_What to produce_: Quote the entries below from the line with "make_throttle_gasket(paints)" through the line with "before = set(bpy.data.objects)", both ends included, and only those lines.

_Exercise data_:
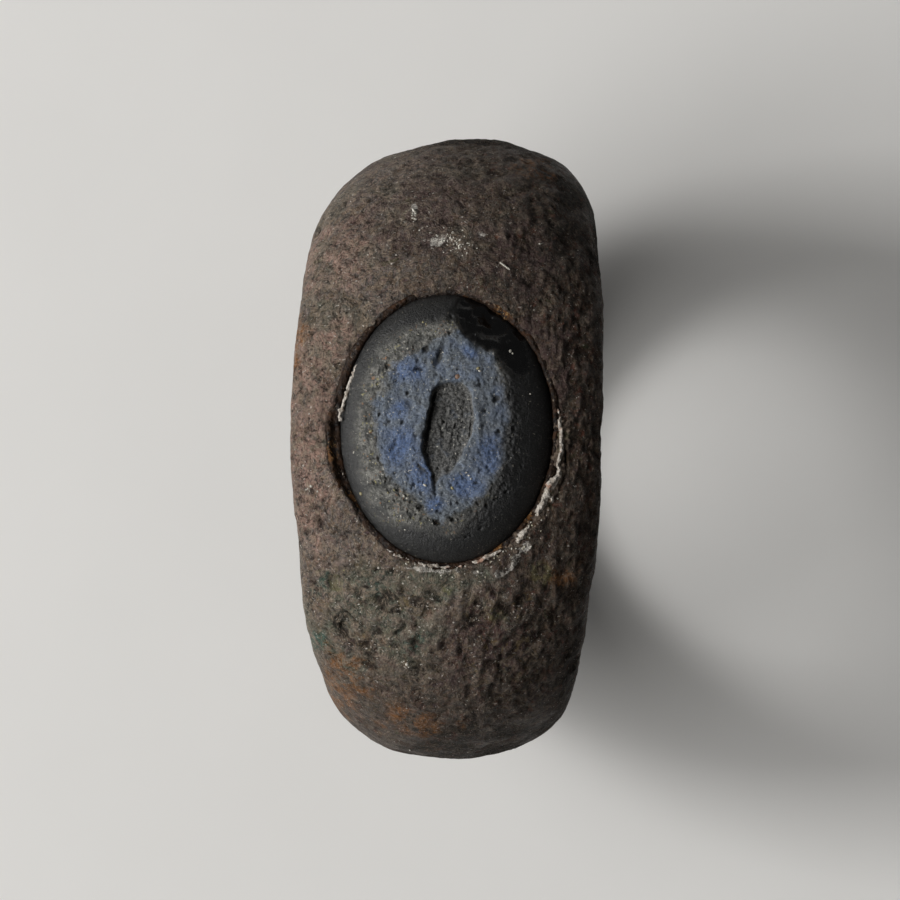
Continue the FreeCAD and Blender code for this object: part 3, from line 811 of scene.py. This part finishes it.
def gem_fields(x, y):
    """Everything about the gem's top at some places: its height, and what to paint there."""
    height, rise = ground_surface(x, y)
    gritty = spot(x, y, (-2.2, -3.0), (2.2, 1.8), 35)
    foot = spot(x, y, (0.3, -4.4), (1.7, 0.9))
    left = soft(-0.8, -3.0, x)
    uneven = rise + 0.25 * gritty + 0.09 * flat_lumps(x, y, 0.6, 4, 27.0)
    worn = soft(0.55 - 0.33 * left, 0.97 - 0.12 * left, uneven)
    worn = worn * soft(2.65, 1.65, x - 0.25 * y + 0.35) * (1 - 0.45 * foot)
    worn = np.maximum(worn, soft(0.90, 1.0, rise) * 0.35 * soft(2.7, 1.7, x))
    robe, strokes = carved(x, y)
    holes, scar = pitted(x, y) * soft(0.2, 0.6, rise), chipped(x, y)
    rough = soft(0.55, 0.97, rise) * (1 - soft(0.0, 0.05, scar))
    fret = (0.028 * flat_lumps(x, y, 0.62, 3, 8.0) + 0.024 * flat_lumps(x, y, 0.20, 3, 14.0)) * rough
    ripple = 0.008 * flat_lumps(x, y, 1.4, 2, 17.0) * soft(0.0, 0.2, rise)
    grit = 0.030 * flat_lumps(x, y, 0.15, 3, 19.0) * soft(0.1, 0.3, robe)
    at, half, lean, high = RIM
    taken = np.maximum(robe, strokes) + holes + scar
    top = height - taken + fret + ripple + grit + high * spot(x, y, at, half, lean)
    deep = np.zeros_like(x)
    for cx, cy, half_x, half_y, lean in DEEP_BLUE:
        deep = np.maximum(deep, spot(x, y, (cx, cy), (half_x, half_y), lean))
    deep = np.clip(deep * 1.3 + 0.35 * flat_lumps(x, y, 0.6, 3, 61.0), 0, 1)
    return {"top": top, "blue": blue_left(x, y, taken), "deep": deep, "worn": worn, "cut": strokes,
            "robe": robe, "hole": holes, "scar": scar}

# %% [markdown]
# ## Two kinds of glass
#
# The bevel is plain black glass with a satin skin, so nearly all that we see of it is the light that it
# mirrors. The worn face scatters light instead: it is rough and grey, and full of fine specks. The blue
# glass is opaque. Both materials blend at the same painted thickness, so the edge between the pieces
# doesn't show as a line.

# %% Black glass and blue glass
# The right bevel, the right of the blue and the deepest cuts of the figure get painted shade.
def glass(name, blue_shown):
    material, start, shader = start_material(name)
    place = in_millimetres(start)
    side = place.node("ShaderNodeSeparateXYZ", None, {"Vector": place}, out="X")
    # the right side, away from the light: painted shade there, and more pale specks
    away = step(side, 1.4, 3.4)
    fine = grain(place, 0.10, 4.0, 0.7)
    broad = grain(place, 0.62, 5.0, 0.65, 0.6)
    mottle = grain(place, 0.24, 4.0, 0.7)
    flakes = grain(place, 0.11, 2.0, 0.6)
    scratches = grain(in_millimetres(start, (1.0, 0.12, 1.0)), 0.16, 3.0)
    worn, robe, hole, scar, thickness = painted(start, "worn robe hole scar blue")

    frost = blend(step(broad, 0.38, 0.62), "50504D", "8C8A83")
    colour = coated(blend(step(mottle, 0.36, 0.64), "0A0A0A", "1C1C1B"), [
        # painted shade on the right bevel
        (away * 0.75, "040404"),
        (step(fine, 0.56, 0.68) * (0.5 + 0.3 * away), "484643"),
        (step(flakes, 0.66, 0.72) * step(broad, 0.44, 0.56), "857F74"),
        (worn * (0.45 + 0.55 * step(fine, 0.40, 0.58)), frost),
        (worn * step(mottle, 0.47, 0.37) * 0.75, "272822"),
    ])
    if blue_shown:
        cut, deep = painted(start, "cut deep")
        blue = coated(blend(deep, "686F76", "50658A"), [
            (step(broad, 0.48, 0.66) * 0.5, "7A889E"),
            (step(broad, 0.46, 0.36) * 0.45, "4C525A"),
            (step(fine, 0.48, 0.38) * 0.7, "2E343D"),
            (step(fine, 0.55, 0.66) * 0.5, "A4A9AE"),
            (step(mottle, 0.42, 0.30) * 0.8, "30343A"),
            # painted shade: the finer strokes are painted dark slate where they cut into the blue
            (step(cut, 0.03, 0.12) * 0.9, "1E2632"),
            # painted shade: the blue darker towards the right
            (step(side, 0.6, 2.8) * 0.40, "2C323C"),
        ])
        edge = step(thickness + 0.14 * (fine - 0.5) + 0.20 * (broad - 0.5), -0.01, 0.15)
        colour = blend(edge, colour, blue)

    bed = blend(step(fine, 0.38, 0.60), "2B2B29", "6E6D6A")
    dots = step(grain(place, 0.13, 2.0, 0.6), 0.59, 0.65) * step(grain(place, 0.55, 2.0), 0.44, 0.56)
    bare = step(thickness, 0.05, -0.03) * step(robe, 0.12, 0.02)
    colour = coated(colour, [
        (step(robe, 0.06, 0.24) * 0.95, blend(step(broad, 0.54, 0.64) * 0.4, bed, "565F6C")),
        # painted shade: the deepest part of the robe's trench is near black
        (step(robe, 0.40, 0.50) * 0.8, "101112"),
        (step(hole, 0.03, 0.10) * 0.65, "1D1B18"),
        (worn * dots * bare * 0.85, blend(step(grain(place, 0.4, 2.0), 0.46, 0.54), "9C9566", "946C4C")),
        (worn * step(flakes, 0.65, 0.71) * 0.9, "C4C0B4"),
        (step(scar + 0.14 * (mottle - 0.5) + 0.10 * (broad - 0.5), 0.0, 0.14), "060606"),
    ])
    gloss = step(scar, 0.02, 0.12)
    rough = 0.34 + 0.10 * step(scratches, 0.35, 0.65) + 0.10 * step(fine, 0.44, 0.60) + worn * 0.20
    height = fine * (0.50 + 0.50 * worn) + 0.15 * scratches + 0.3 * mottle
    feed(shader, {
        "Base Color": colour,
        "Roughness": rough * (1 - 0.45 * gloss),
        "Normal": bump(height * (1 - gloss), 0.11),
    })
    return material


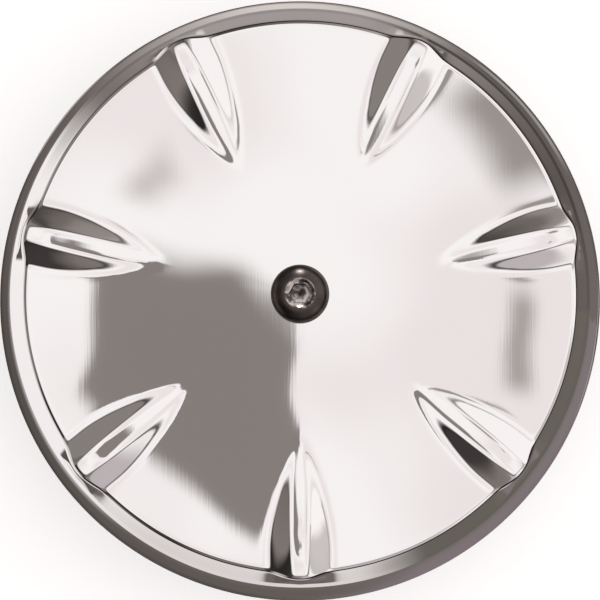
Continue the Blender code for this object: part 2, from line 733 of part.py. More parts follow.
def build():
    clear_scene()
    paints = make_materials()
    make_throttle_gasket(paints)
    make_breather_gaskets(paints)
    make_backplate(paints)
    make_velocity_stack(paints)
    make_stack_seal(paints)
    make_throttle_washers(paints)
    make_throttle_screws(paints)
    make_breather_washers(paints)
    make_breather_bolts(paints)
    make_top_plate_posts(paints)
    make_filter(paints)
    make_top_plate(paints)
    make_top_plate_screws(paints)
    make_cover_post(paints)
    make_cover_cushion(paints)
    make_cover(paints)
    make_bolt_washer(paints)
    make_cover_bolt(paints)


build()
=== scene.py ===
"""Round motorcycle air cleaner, built up from the throttle body side to the cover bolt."""

import math

import bmesh
import bpy
import numpy as np
from mathutils import Matrix, Vector


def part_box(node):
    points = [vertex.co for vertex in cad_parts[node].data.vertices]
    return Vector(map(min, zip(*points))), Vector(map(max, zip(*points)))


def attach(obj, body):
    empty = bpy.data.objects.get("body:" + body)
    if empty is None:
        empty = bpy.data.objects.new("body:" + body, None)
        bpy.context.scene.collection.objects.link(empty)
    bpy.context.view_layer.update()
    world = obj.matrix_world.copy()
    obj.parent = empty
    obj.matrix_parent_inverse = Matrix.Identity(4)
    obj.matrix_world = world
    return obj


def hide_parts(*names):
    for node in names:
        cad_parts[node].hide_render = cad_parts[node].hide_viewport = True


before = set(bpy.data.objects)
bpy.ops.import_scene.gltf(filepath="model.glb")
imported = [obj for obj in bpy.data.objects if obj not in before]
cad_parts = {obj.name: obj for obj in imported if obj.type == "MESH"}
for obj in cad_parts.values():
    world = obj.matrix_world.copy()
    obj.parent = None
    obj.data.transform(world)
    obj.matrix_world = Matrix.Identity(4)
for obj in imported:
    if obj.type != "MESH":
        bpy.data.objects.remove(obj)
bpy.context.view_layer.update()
mm = 0.001
inch = 25.4 * mm
full_turn = 2 * math.pi

# ---------------------------------------------------------------- gaskets
# Three flat gaskets of pressed fibre sheet, cut with a die. The large one seals the hub to
# the throttle body, and has a notch on each side for the small ones on the breather holes.


def linear(hex_colour):
    """A colour written as sRGB hex digits, turned to the linear values that shaders take."""
    shares = [int(hex_colour[i : i + 2], 16) / 255 for i in (0, 2, 4)]
    values = [s / 12.92 if s <= 0.04045 else ((s + 0.055) / 1.055) ** 2.4 for s in shares]
    return (*values, 1.0)


def add_node(tree, kind, inputs=(), **settings):
    """Adds one shader node with its settings; an input is a value or another node's output."""
    made = tree.nodes.new(kind)
    for name, value in settings.items():
        setattr(made, name, value)
    for name, value in dict(inputs).items():
        if isinstance(value, bpy.types.NodeSocket):
            tree.links.new(value, made.inputs[name])
        else:
            made.inputs[name].default_value = value
    return made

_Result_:
    make_throttle_gasket(paints)
    make_breather_gaskets(paints)
    make_backplate(paints)
    make_velocity_stack(paints)
    make_stack_seal(paints)
    make_throttle_washers(paints)
    make_throttle_screws(paints)
    make_breather_washers(paints)
    make_breather_bolts(paints)
    make_top_plate_posts(paints)
    make_filter(paints)
    make_top_plate(paints)
    make_top_plate_screws(paints)
    make_cover_post(paints)
    make_cover_cushion(paints)
    make_cover(paints)
    make_bolt_washer(paints)
    make_cover_bolt(paints)


build()
=== scene.py ===
"""Round motorcycle air cleaner, built up from the throttle body side to the cover bolt."""

import math

import bmesh
import bpy
import numpy as np
from mathutils import Matrix, Vector


def part_box(node):
    points = [vertex.co for vertex in cad_parts[node].data.vertices]
    return Vector(map(min, zip(*points))), Vector(map(max, zip(*points)))


def attach(obj, body):
    empty = bpy.data.objects.get("body:" + body)
    if empty is None:
        empty = bpy.data.objects.new("body:" + body, None)
        bpy.context.scene.collection.objects.link(empty)
    bpy.context.view_layer.update()
    world = obj.matrix_world.copy()
    obj.parent = empty
    obj.matrix_parent_inverse = Matrix.Identity(4)
    obj.matrix_world = world
    return obj


def hide_parts(*names):
    for node in names:
        cad_parts[node].hide_render = cad_parts[node].hide_viewport = True


before = set(bpy.data.objects)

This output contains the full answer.